Aetius refused to help the British. As soon as his answer was known, early 428, the British senate voted the legalizing of the Anglo-Saxon guards. The Adventus Saxonum became a fact.

 

What the Anglo-Saxons meant for Britain


Eventually, many decades later, the wealthier, more numerous, eastern side of Britain would gradually win the civil war. They adopted the Anglo-Saxon label as their own as they had introduced them gradually into their upper class. This empowered the original eastern upper-class. The destruction of the Southwest Alliance became inevitable as they became increasingly divided amongst themselves. Later, the Welsh would recuperate the tale.
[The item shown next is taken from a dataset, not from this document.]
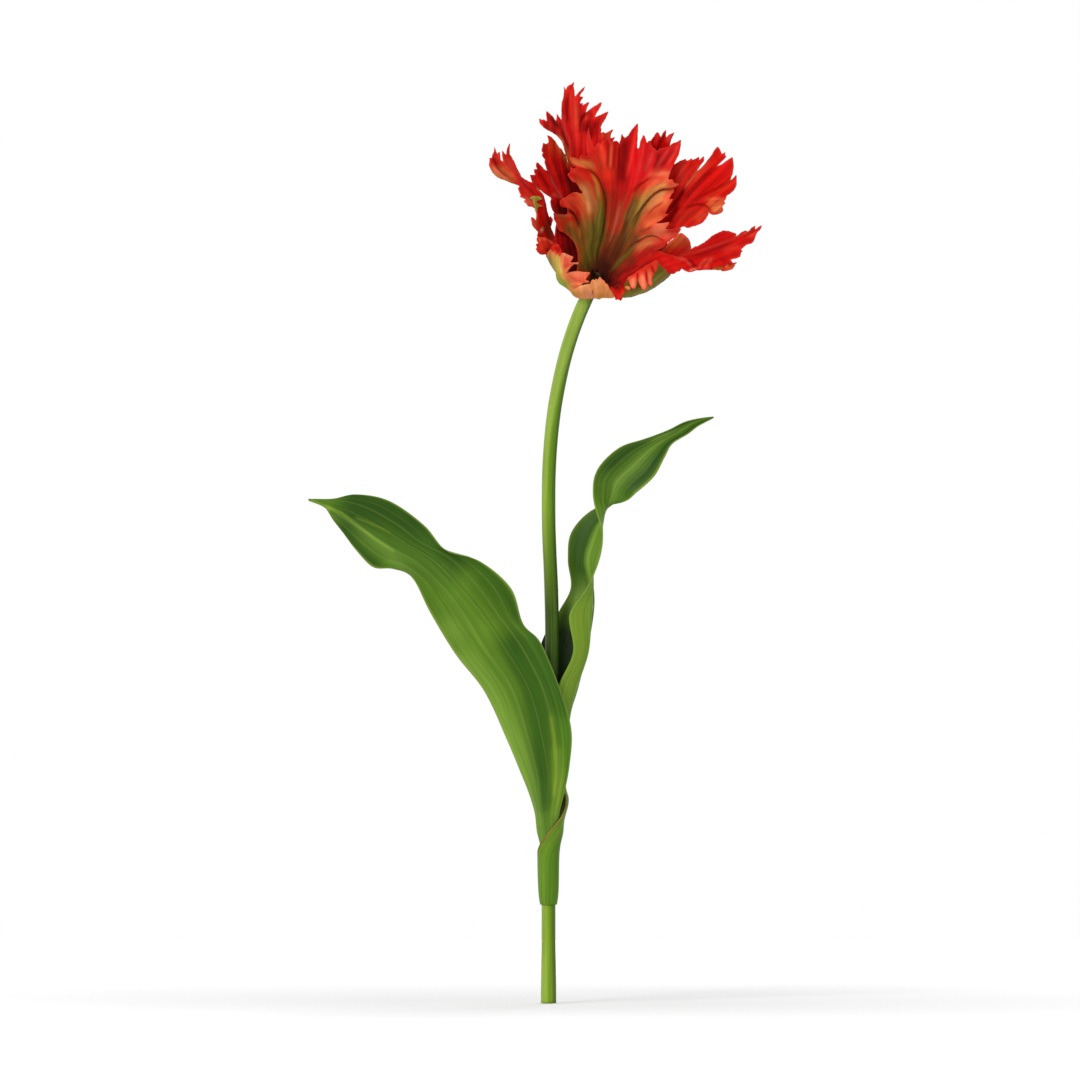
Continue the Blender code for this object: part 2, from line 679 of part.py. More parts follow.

The first Anglo-Saxon wave came on purpose: they were invited, work and income was promised. Those first Anglo-Saxons were merely males and soldiers. The later (mainly 6th century) migrations had a somewhat different background: the alternative ways to the south of Europe were largely blocked since the beginning of the 6th century. The Franks had by that time a firm grip upon former Gaul and passing though or migrating into ‘France’ became suicidal. The very presence in England of Anglo-Saxons simply attracted others. Migrating to England was one of few possibilities left for the quest for a better live. This later migrations happened more with women and children. They had little influence upon the British political situation.

The interpretation of the events in the 5th century leads us to the conclusion that the Anglo-Saxons should not be considered as ‘conquerors’ or ‘oppressors’ in the east of Britain. They mainly reinforced the local upper-class with military power and effectively organized a local defense system.

This allowed the introduction of a ‘softer’, less distant social system. The reason was that the fear for the lower-class diminished. Self-confidence within the upper-class grew as they became more and more capable of defending themselves. The new generation was trained as warriors by the Anglo-Saxon guardsmen. The young heirs became knights. This lead to more contact with the 'commons'. They commenced to rule more ‘amongst people’. This too is an argument that makes me believe that the Anglo-Saxons did not impose their language.